Ellis gave a puzzled face.
“Humans have longed for many things, and when we put our heads together we have usually found them. Weak as mice we tamed a planet and traveled to others. We satisfied our needs for food and shelter easily enough. Then we fulfilled our dream for peace and defeated death. But one aspiration remains. We’ve never satisfied one of our most primal desires: our lust for God, our need for a spiritual side. We’ve never really gotten close. But what if that’s because it hasn’t been possible—until now? What if we were caterpillars having precognitive dreams of flying? What if we were seeing our own future—and that desperate longing manifested itself in this ethereal hunger, this unfathomable lust for more out of life? My mother always said that we each had a little bit of God inside. It’s the part that guides us and tells us to treat others well. I think that’s true. I think we are all protective containers keeping precious treasures inside, but we are also holding them prisoner, isolating them from each other.” Sol leaned forward over her teacup. “What if God is simply humanity joined?”
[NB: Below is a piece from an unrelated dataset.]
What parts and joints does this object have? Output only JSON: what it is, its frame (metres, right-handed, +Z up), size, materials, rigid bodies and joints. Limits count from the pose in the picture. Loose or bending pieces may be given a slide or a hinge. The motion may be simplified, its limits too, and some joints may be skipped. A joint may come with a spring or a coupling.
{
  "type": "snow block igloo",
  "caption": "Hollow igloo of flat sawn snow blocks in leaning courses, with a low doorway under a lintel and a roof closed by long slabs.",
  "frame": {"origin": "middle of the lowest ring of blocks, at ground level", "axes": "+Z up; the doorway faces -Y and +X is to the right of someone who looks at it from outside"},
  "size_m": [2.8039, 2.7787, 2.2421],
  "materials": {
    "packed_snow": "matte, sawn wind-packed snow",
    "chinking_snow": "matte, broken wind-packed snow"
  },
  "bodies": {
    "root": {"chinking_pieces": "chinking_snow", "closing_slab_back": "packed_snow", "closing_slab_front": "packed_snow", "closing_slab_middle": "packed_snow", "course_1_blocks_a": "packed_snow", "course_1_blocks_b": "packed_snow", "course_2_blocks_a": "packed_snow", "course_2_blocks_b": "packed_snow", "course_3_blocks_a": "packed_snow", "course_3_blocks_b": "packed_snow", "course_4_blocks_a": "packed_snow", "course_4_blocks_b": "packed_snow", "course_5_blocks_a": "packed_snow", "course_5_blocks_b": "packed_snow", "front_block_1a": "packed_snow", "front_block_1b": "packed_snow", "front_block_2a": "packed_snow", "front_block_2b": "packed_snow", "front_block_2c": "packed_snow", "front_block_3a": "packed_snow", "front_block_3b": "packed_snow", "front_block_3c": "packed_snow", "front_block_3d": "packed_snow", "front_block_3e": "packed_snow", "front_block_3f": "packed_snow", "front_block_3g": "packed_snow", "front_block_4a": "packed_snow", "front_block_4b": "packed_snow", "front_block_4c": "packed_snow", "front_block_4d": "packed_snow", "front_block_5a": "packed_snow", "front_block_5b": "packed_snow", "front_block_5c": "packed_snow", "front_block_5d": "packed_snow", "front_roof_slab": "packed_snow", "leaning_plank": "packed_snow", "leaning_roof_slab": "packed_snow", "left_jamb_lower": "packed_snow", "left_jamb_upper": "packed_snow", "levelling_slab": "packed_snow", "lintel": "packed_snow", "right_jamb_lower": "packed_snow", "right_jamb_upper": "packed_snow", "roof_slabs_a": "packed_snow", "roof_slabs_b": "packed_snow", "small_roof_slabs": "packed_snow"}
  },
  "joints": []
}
“You’re talking about the Hive Project.”
Sol didn’t reply; she only smiled and ran a finger around the lip of her empty cup.
“My mother believed that heaven wasn’t really a place. It was merely the act of being one with God, and if you were, then you would know everything and never be frightened or angry or frustrated. You would experience eternal love. Everyone has an innate desire to be part of something greater than themselves, Mr. Rogers, and that’s what I think God is.”
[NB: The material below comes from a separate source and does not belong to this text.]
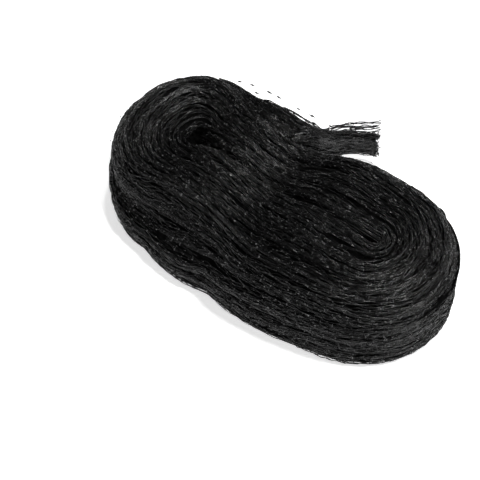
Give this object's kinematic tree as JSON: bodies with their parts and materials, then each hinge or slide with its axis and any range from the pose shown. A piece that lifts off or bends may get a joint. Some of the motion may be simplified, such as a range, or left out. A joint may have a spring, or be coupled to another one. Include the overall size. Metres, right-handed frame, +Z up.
{
  "type": "bird netting",
  "caption": "Black bird netting gathered into a bunch and wound flat into a two-lobed coil, with a short loose end of cut strands at its waist.",
  "frame": {"origin": "middle of the bounding box in X and Y, on the plane of the flat base", "axes": "+X along the coil's long way, +Y towards the side that the loose end leaves, +Z up from the flat base"},
  "size_m": [0.2726, 0.1804, 0.0589],
  "materials": {
    "net": "black polyethylene net twine, slightly glossy, lying in bunched strands"
  },
  "bodies": {
    "root": {"wound_net": "net", "loose_end": "net"}
  },
  "joints": []
}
“Good news,” Pol said after stealing him from Sol’s home.
Pol had popped into the middle of Sol’s living room. From the way Sol nearly dropped her cup, and the vicious look on her face, Ellis guessed forming unannounced portals in other people’s homes was considered impolite at best. Without so much as a hello to either of them, Pol waved him over, saying it was time to go.
Normally Ellis was happy for the go sign from Pol. Despite the low-gravity floors in the art shows and museums, he was always exhausted by the end of a visit. Part of it was physical—the standing for hours felt more taxing than swinging a pickax—but what really took a toll was the need to be “up.” The feeling that he had to entertain the mobs that followed him was grueling. When Pol entered this time, though, it was different. Ellis was genuinely enjoying his visit with Sol. The tea was good, he liked the homeyness of the room, and he liked Sol. Each time she answered a question, five flooded in to replace it. More than that, she was comfortable—like Pax.